● Task directions:
Do any lines in the data below contain "scene"? If so, copy every one of them.
----- Supplied records
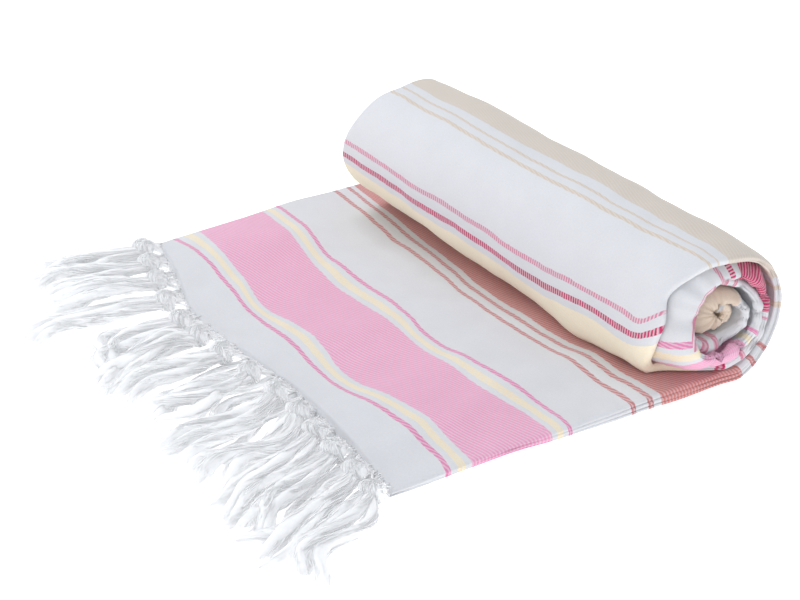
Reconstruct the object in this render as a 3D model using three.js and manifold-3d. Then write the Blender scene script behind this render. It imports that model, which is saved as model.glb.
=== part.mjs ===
// A striped cotton beach towel, folded in half lengthwise and in thirds across, then
// rolled up from its folded end. The last stretch lies flat in front of the roll as an
// apron, and the knotted fringe of both woven ends spreads on the floor beyond it.
// X runs along the roll, with the wound end that shows at +X. The apron points to -Y.
import * as THREE from "three";
import { mergeVertices } from "three/addons/utils/BufferGeometryUtils.js";
import Module from "manifold-3d";

// Driving dimensions, in millimetres
const AXIS_HEIGHT = 46;          // roll's axis above the floor
const FACE_COLUMNS = 14;         // points across one face of the folded strip
const EDGE_STEPS = [[0.16, 0.72], [0.5, 1], [0.84, 0.72]]; // depth and bulge of a fold
const APRON_ROWS = 13;           // steps along the apron
const TURN_STEP = 18;            // degrees between sections round the roll
const END_TURN = 1602;           // turn angle at the strip's inner end, in degrees
const ROLL_TAPER = 0.03;         // share by which the roll is thinner at its wound end
const END_SQUEEZE = 0.1;         // further share drawn in where the wound end rounds off
const SQUEEZE_FROM = 120;        // across, where that rounding off starts
const SQUEEZE_LENGTH = 52;
const HALF_WIDTH = 165;
const SIDE_THINNING = 0.35;      // share by which the apron thins at its side folds
const SIDE_FADE = 12;
const WELD = 1e-4;               // points closer than this become one

// The strip's run round the roll, a row for each eighth or quarter turn. turn is in
// degrees from the point under the roll, by the back and over the top. reach is from
// the roll's axis to the outer face. near and far are the two side folds, across.
const TURNS = rows(["turn", "reach", "thick", "near", "far"], [
  [0, 46, 7, 161, -178],
  [15, 47.3, 7, 163, -177],
  [30, 45, 7, 165, -174],
  [45, 43.5, 6.4, 166, -170],
  [90, 41.5, 5.2, 167, -160],
  [135, 41, 5, 167, -146],
  [180, 41, 4.8, 166, -134],
  [203, 41, 4.6, 160, -136],
  [225, 41, 4.6, 154.5, -137],
  [248, 41.2, 4.8, 148, -139],
  [270, 41.5, 5, 151.5, -140],
  [290, 41.5, 5, 147, -140],
  [320, 40.3, 4.6, 138, -141],
  [345, 38.4, 4.6, 152, -142],
  [360, 37.5, 5, 160, -142],
  [405, 36.4, 6.4, 167, -143],
  [450, 35.4, 7, 169, -144],
  [495, 35, 7, 168, -143],
  [540, 34.6, 7, 164, -142],
  [585, 34.6, 7, 160, -141],
  [625, 35, 7, 160, -141],
  [665, 35, 7, 166, -141],
  [690, 34, 7, 169, -141],
  [720, 31, 7, 169, -141],
  [765, 28.4, 7, 169, -140],
  [810, 27, 7, 168, -140],
  [855, 25, 7, 163, -140],
  [885, 23.6, 7, 158, -140],
  [915, 23, 7, 155, -140],
  [960, 23.5, 7, 148, -140],
  [1010, 25, 7, 152, -140],
  [1035, 26, 7, 157, -140],
  [1060, 24.5, 7, 158, -140],
  [1085, 22, 7, 155, -140],
  [1110, 20.5, 6.5, 150, -139],
  [1140, 19.4, 6.5, 164, -139],
  [1185, 18, 6, 165, -139],
  [1230, 16, 6, 162, -139],
  [1260, 15, 6, 158, -139],
  [1300, 14, 6, 157, -139],
  [1380, 14.5, 6, 157, -138],
  [1440, 13.4, 6, 156, -138],
  [1485, 10.8, 5.6, 154, -138],
  [1530, 8.4, 5, 153, -138],
  [1602, 6.3, 4.6, 151, -138],
]);

// How far the roll sags out over the apron as a share of its radius: most at one turn
// angle, and down to nothing some width of degrees to either side
const SAG = rows(["across", "share"], [
  [-178, -0.17], [-149, -0.17], [-100, -0.1], [-50, -0.005], [0, 0.09], [39, 0.155],
  [82, 0.25], [120, 0.27], [138, 0.25], [155, 0.14], [172, 0.07],
]);
const SAG_TURN = { at: 318, width: 42, from: 200 };

// The apron, from the roll (along 0) to the woven end (along 1)
const APRON = rows(["along", "thick", "near", "far"], [
  [0, 7, 161, -178],
  [0.3, 7.4, 156, -180],
  [0.65, 8, 149, -181],
  [1, 6.5, 145, -181],
]);

// How far in front of the roll's axis the woven end lies, across the towel
const WOVEN_END = rows(["across", "front"], [
  [-181, 157], [-150, 168], [-119, 179], [-90, 190], [-60, 195], [0, 196],
  [30, 197], [66, 203], [109, 210], [146, 218],
]);

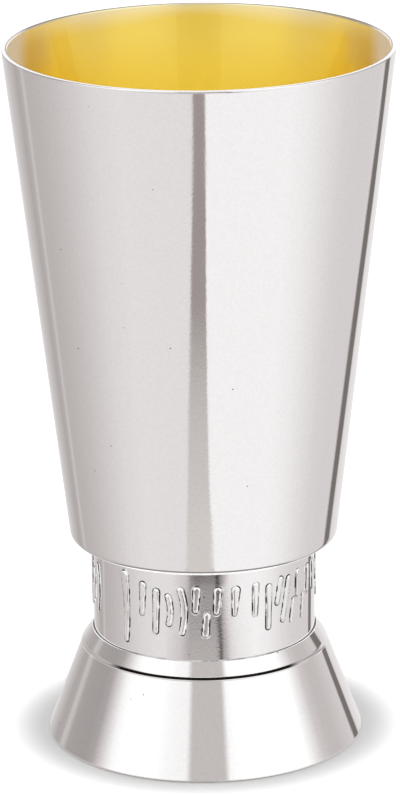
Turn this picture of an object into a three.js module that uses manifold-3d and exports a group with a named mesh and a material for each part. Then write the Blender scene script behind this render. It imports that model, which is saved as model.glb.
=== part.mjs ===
// Kiddush cup: a tall, tapering silver beaker on a short plain neck band and a flared, hollow foot.
// The neck band carries a row of shallow raised strokes, and the inside of the beaker is gilt.
// Millimetres, +Z up. The origin is the centre of the circle on which the foot stands.
//
// Three spun or rolled pieces, one on top of the other, soldered face to face in the real cup:
//   foot              a hollow cone, open below, with a chamfered collar and a fine bead under it
//   inscription_band  a plain tube with raised strokes round its outside
//   bowl              a flat-bottomed tapering beaker with a slightly thickened lip

import * as THREE from "three";
import { mergeVertices } from "three/addons/utils/BufferGeometryUtils.js";
import Module from "manifold-3d";

const wasm = await Module();
wasm.setup();

// ---- Driving dimensions -----------------------------------------------------------------------

const HEIGHT = 120;
const RIM_RADIUS = 32.6;
const FOOT_RADIUS = 27;

// Bowl
const BOWL_BASE_Z = 35.1; // the flat underside
const BOWL_TAPER = 0.1173; // radius gained for each millimetre of height
const BOWL_CORNER_RADIUS = 1.3; // outside, between the underside and the side
const BOWL_WALL = 0.9;
const BOWL_FLOOR = 1.1;
const BOWL_INNER_CORNER_RADIUS = 2.2;
const LIP_THICKNESS = 1; // the wall swells to this just below the rim
const LIP_SWELL_HEIGHT = 5; // over this height
const LIP_OUTER_EDGE = 0.2; // rounding of the lip's crisp outer edge
const LIP_INNER_EDGE = 0.35; // rounding of its softer inner edge

// Band
const BAND_RADIUS = 18.9;
const BAND_WALL = 1;
const BAND_BASE_Z = 18.8;

// Foot
const FOOT_WALL = 1;
const FOOT_TOP_RADIUS = 19.26; // stands a little proud of the band
const FOOT_EDGE_RADIUS = 0.4; // the softened outer edge that the cup stands on
const FOOT_RIM_WIDTH = 1.6; // the flat ring that touches the table
const FOOT_RIM_HEIGHT = 1.2;
const FOOT_FLANGE = 1.1; // thickness of the ring that the band stands on
const COLLAR_BASE = { radius: 20.69, z: 16.54 };
const CONE_TOP = { radius: 21.06, z: 15.94 };
const BEAD_PROUD = 0.18; // how far the bead between those two swells out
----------
● Worked solution:
Reconstruct the object in this render as a 3D model using three.js and manifold-3d. Then write the Blender scene script behind this render. It imports that model, which is saved as model.glb.
Turn this picture of an object into a three.js module that uses manifold-3d and exports a group with a named mesh and a material for each part. Then write the Blender scene script behind this render. It imports that model, which is saved as model.glb.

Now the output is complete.